Le 24 juin 2025, la Cour EDH a condamné la Hongrie dans l’affaire H.Q. et a. c. Hongrie1 pour « expulsions collectives d’étrangers », « absence de recours effectif »
et « violation procédurale de l’interdiction des traitements inhumains ou
dégradants ». Trois étrangers -deux Afghans et un Syrien- avaient été renvoyés de
Hongrie en Serbie sans examen individuel de leur situation, en vertu d’un mécanisme
national de retour automatique prévu par la loi hongroise sur la frontière d’État.

Pour les juges strasbourgeois, peu importe que ces individus soient entrés
clandestinement ou que la Hongrie ait tenté d’endiguer une pression migratoire
croissante
. Ce qui compte, c’est l’absence d’une procédure d’asile pleinement
ouverte avant le renvoi, même si le pays d’origine des requérants (Afghanistan et
Syrie dans le cas présent) est reconnu comme instable.

À noter que cette même procédure d’éloignement avait pourtant été mise en place
dans un contexte d’urgence, dès 2016, pour répondre à une vague migratoire
massive. Renforcée en 2020, la règle imposait désormais une « procédure via
l’ambassade » comme voie d’entrée exclusive pour déposer une demande d’asile –
procédure que la Cour a jugée trop floue, peu protectrice et finalement illégale.

Une répétition des sanctions, sans égard pour la souveraineté

Ce n’est pas la première fois que la Hongrie est sanctionnée pour sa politique
migratoire. Outre d’autres condamnations par cette même Cour EDH 2 , c’est
également en 2022, que la Cour de justice de l’Union européenne (CJUE) avait
invalidé le régime transitoire hongrois imposant ces demandes d’asile à distance via
ses ambassades3. La Cour EDH s’inscrit donc dans une ligne jurisprudentielle
assumée dans laquelle les différentes autorités judiciaires européennes désavouent
frontalement des choix politiques assumés d’un gouvernement élu, cherchant à
circonscrire leurs possibilités d’action en matière de lutte contre l’immigration.

S’agit-il ici de garantir un juste équilibre entre sécurité des frontières et respect des
droits fondamentaux ou bien assiste-t-on à une forme d’ingérence judiciaire
systématique dans la définition même des politiques migratoires nationales ?
Dans
ce dossier, la Hongrie n’a pas renvoyé des demandeurs d’asile vers des zones de
guerre ou présentant un danger, mais vers la Serbie, État européen qualifié par
ailleurs de « pays tiers sûr ». Pourtant, faute d’avoir « évalué les risques », le retour
vers ce pays suffit à déclencher la censure.

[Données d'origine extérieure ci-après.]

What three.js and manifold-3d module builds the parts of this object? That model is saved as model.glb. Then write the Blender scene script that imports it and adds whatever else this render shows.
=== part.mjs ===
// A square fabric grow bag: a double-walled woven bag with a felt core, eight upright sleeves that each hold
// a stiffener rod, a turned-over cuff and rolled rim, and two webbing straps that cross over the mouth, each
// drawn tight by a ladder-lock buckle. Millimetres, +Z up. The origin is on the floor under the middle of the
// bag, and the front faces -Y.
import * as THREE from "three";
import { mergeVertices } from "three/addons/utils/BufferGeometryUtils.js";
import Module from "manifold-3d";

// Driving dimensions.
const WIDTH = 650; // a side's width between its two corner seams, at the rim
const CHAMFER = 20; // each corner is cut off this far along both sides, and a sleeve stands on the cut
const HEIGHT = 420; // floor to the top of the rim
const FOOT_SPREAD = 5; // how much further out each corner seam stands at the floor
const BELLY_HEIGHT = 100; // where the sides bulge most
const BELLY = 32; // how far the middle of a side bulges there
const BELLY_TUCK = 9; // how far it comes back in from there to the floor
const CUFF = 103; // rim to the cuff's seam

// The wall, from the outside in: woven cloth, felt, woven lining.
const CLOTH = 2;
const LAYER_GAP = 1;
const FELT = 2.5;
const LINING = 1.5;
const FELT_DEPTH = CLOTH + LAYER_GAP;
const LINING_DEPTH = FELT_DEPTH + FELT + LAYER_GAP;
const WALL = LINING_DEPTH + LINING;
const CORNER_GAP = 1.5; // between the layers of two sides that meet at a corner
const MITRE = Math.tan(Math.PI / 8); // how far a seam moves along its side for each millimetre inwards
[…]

L’affaire K.I. c. France : la logique du soupçon

La France elle-même a été concernée par ce type d’interprétation extensive. Dans
l’arrêt K.I. c. France (Cour EDH, 15 avr. 20214) , la Cour avait empêché le renvoi vers
la Russie d’un ressortissant tchétchène pourtant fiché S et condamné pour des faits
de violence. Motif : la France n’avait pas prouvé que l’intéressé ne risquait pas d’être
maltraité en cas de retour. Dans cette affaire, il peut d’ailleurs être relevé qu’il ne
s’agissait que d’un motif procédural et non de fond (§144-146) et que dans cette
affaire, jugée à l’unanimité des sept juges, figurait celui de nationalité française
Mattias Guyomar, devenu depuis président de la Cour EDH.

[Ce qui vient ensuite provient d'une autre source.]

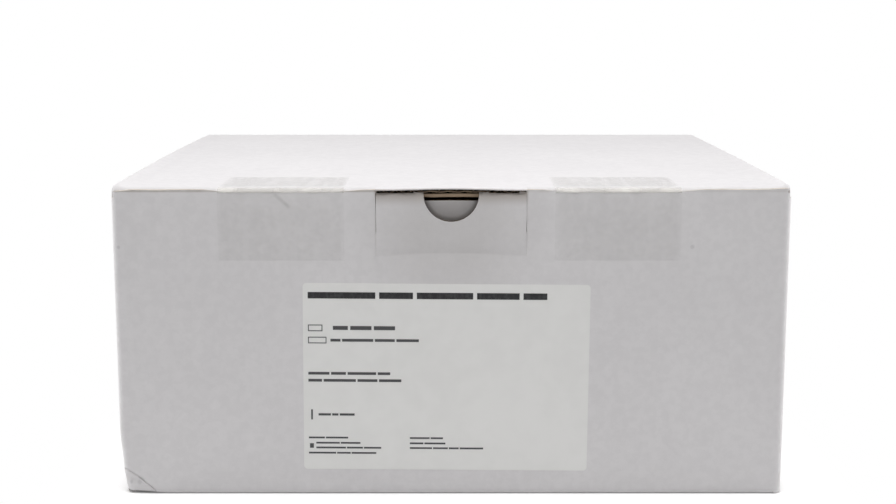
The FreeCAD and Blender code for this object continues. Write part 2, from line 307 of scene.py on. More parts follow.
def trim_walls():
    """Slots, raw edges and steps of the walls, before any flap is drawn out of them."""
    cut("z", slit_top, lambda p, n: abs(n.y) > 0.9 or in_arc(p))
    slit(lambda p, d: abs(d.z) > 0.9 and near(abs(p.x), side_fold) and p.z < slit_top)
    cut("z", corner_lift, lambda p, n: in_arc(p))
    remove(lambda p, n: in_arc(p) and p.z < corner_lift)
    cut("z", side_rim, lambda p, n: in_arc(p))
    remove(lambda p, n: in_arc(p) and p.z > side_rim and (p.y > 0 or abs(n.x) > abs(n.y)))
    for level in (-inner_base_end, inner_base_end, dust_front):
        cut("y", level, lambda p, n: on_side(p))
    for level in (slit_side, slit_dust):
        cut("z", level, lambda p, n: on_side(p))

    def beside_inner_base(p):
        return abs(p.y) > inner_base_end

    def beside_dust(p):
        return p.y < dust_front or p.y > dust_back

    slit(
        lambda p, d: on_side(p)
        and abs(d.z) > 0.9
        and near(abs(p.y), inner_base_end)
        and p.z < slit_side
    )
    slit(
        lambda p, d: on_side(p)
        and abs(d.z) > 0.9
        and (near(p.y, dust_front) or near(p.y, dust_back))
        and p.z > slit_dust
    )
    cut("z", side_raw, lambda p, n: on_side(p) and beside_inner_base(p))
    remove(lambda p, n: on_side(p) and beside_inner_base(p) and p.z < side_raw)
    cut("z", inner_base, lambda p, n: on_side(p) and not beside_inner_base(p))
    remove(lambda p, n: on_side(p) and not beside_inner_base(p) and p.z < inner_base)
    cut("z", side_rim, lambda p, n: on_side(p) and beside_dust(p))
    remove(lambda p, n: on_side(p) and beside_dust(p) and p.z > side_rim)
    cut("z", dust_top, lambda p, n: on_side(p) and not beside_dust(p))
    remove(lambda p, n: on_side(p) and not beside_dust(p) and p.z > dust_top)
    # glued joint: the tab is shorter than the wall, which goes on beside it as a raw edge
    for level in (glue_tab_low, glue_tab_high):
        cut("z", level, lambda p, n: at_joint(p))
    remove(lambda p, n: at_joint(p) and not glue_tab_low < p.z < glue_tab_high)


def tongue_and_notch():
    """Two slits free a tongue in the front wall, and a round notch goes into its upper edge."""
    cut("z", seam_height, lambda p, n: on_front(p))
    cut("z", edge_row, lambda p, n: on_front(p))
    outer = slot_half + slit_width / 2
    for x in (-outer, -tongue_half, tongue_half, outer):
        cut("x", x, lambda p, n: on_front(p) and p.z > seam_height)
    remove(lambda p, n: on_front(p) and tongue_half < abs(p.x) < outer and p.z > seam_height)
    cut("z", tongue_top, lambda p, n: on_front(p) and abs(p.x) < tongue_half)
    remove(lambda p, n: on_front(p) and abs(p.x) < tongue_half and p.z > tongue_top)
    wide, low = 15.0, 109.0
    for x in (-wide, wide):
        cut("x", x, lambda p, n: on_front(p) and abs(p.x) < tongue_half and p.z > seam_height)
    cut("z", low, lambda p, n: on_front(p) and abs(p.x) < tongue_half and p.z > seam_height)
    remove(lambda p, n: on_front(p) and abs(p.x) < wide and p.z > low)
    notch_reach = notch_radius + 0.1
    bpy.ops.mesh.select_mode(type="VERT")
    bpy.ops.mesh.select_all(action="DESELECT")
    bpy.ops.mesh.primitive_circle_add(
        vertices=64,
        radius=notch_radius,
        location=(0.0, front, notch_middle),
        rotation=(math.pi / 2, 0.0, 0.0),
    )
    pick(
        "VERT",
        lambda p: on_front(p)
        and math.hypot(p.x, p.z - notch_middle) < notch_reach
        and p.z > notch_middle + 0.1,
    )
    bpy.ops.mesh.delete(type="VERT")
    up = {"value": (0, 0, tongue_top - notch_middle)}
    for side in (-1, 1):
        pick("VERT", lambda p: near(p.x, side * notch_radius) and near(p.z, notch_middle))
        bpy.ops.mesh.extrude_region_move(TRANSFORM_OT_translate=up)
    pick(
        "EDGE",
        lambda p, d: on_front(p)
        and (
            (near(abs(p.x), wide) and p.z > low)
            or (near(p.z, low) and abs(p.x) < wide)
            or (abs(p.x) < notch_reach and notch_middle - notch_reach < p.z < tongue_top - 0.1)
        ),
    )
    bpy.ops.mesh.bridge_edge_loops()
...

Ce que la Cour EDH impose aux États n’est donc pas simplement un respect formel
des procédures mais un véritable devoir d’anticipation absolu quant aux risques
encourus -fussent-ils purement théoriques- et cela même pour des individus
reconnus comme dangereux ou passés par des voies irrégulières
. Ce respect
devient ainsi une norme supérieure, opposable à toute politique ferme de reconduite
à la frontière en matière de migration irrégulière.

L’arrêt N.D. et N.T. c. Espagne : une brève respiration

En 2020, dans une jurisprudence plus nuancée (13 fév. 2020, N.D. et N.T. c. Espagne5 ), la Cour EDH avait pourtant validé l’expulsion immédiate de deux migrants
ayant tenté d’escalader la clôture de Melilla, au Maroc. Le critère retenu considérait
que ces individus n’avaient pas utilisé les voies légales disponibles, notamment les
bureaux de demandes d’asile à la frontière, choisissant au contraire de manière
délibérée de franchir illégalement la frontière. Cette décision semblait reconnaître un
droit à la maîtrise des flux et à une forme de dissuasion en cas d’entrée violente ou
concertée. Qui plus est, rendu en Grande Chambre, cet arrêt est d’une valeur
juridique et politique supérieure à celles des autres affaires citées ; encore faut-il que
dans ces différentes affaires les États en cause fassent appel de la décision rendue.

Mais cet équilibre a été de courte durée. L’arrêt hongrois du 24 juin 2025 le démontre
avec brio : dès lors que la voie légale est considérée comme imparfaite – en
l’occurrence, la procédure via ambassade – l’État est réputé fautif, peu importe le
contexte, la pression migratoire ou les risques sécuritaires.

Une lecture déséquilibrée des droits fondamentaux

Dans ce genre d’affaires, la difficulté tient à l’asymétrie des exigences imposées par
la Cour EDH : l’État doit faire la preuve qu’il a tout mis en œuvre dans des délais
souvent très courts pour assurer la parfaite application des droits procéduraux de
l’étranger, y compris lorsqu’il est entré illégalement. À l’inverse, aucune obligation de
coopération ou de régularité n’est exigée de la part du requérant. Le principe de
conformité procédurale ne semble alors plus s’appliquer que dans un seul sens.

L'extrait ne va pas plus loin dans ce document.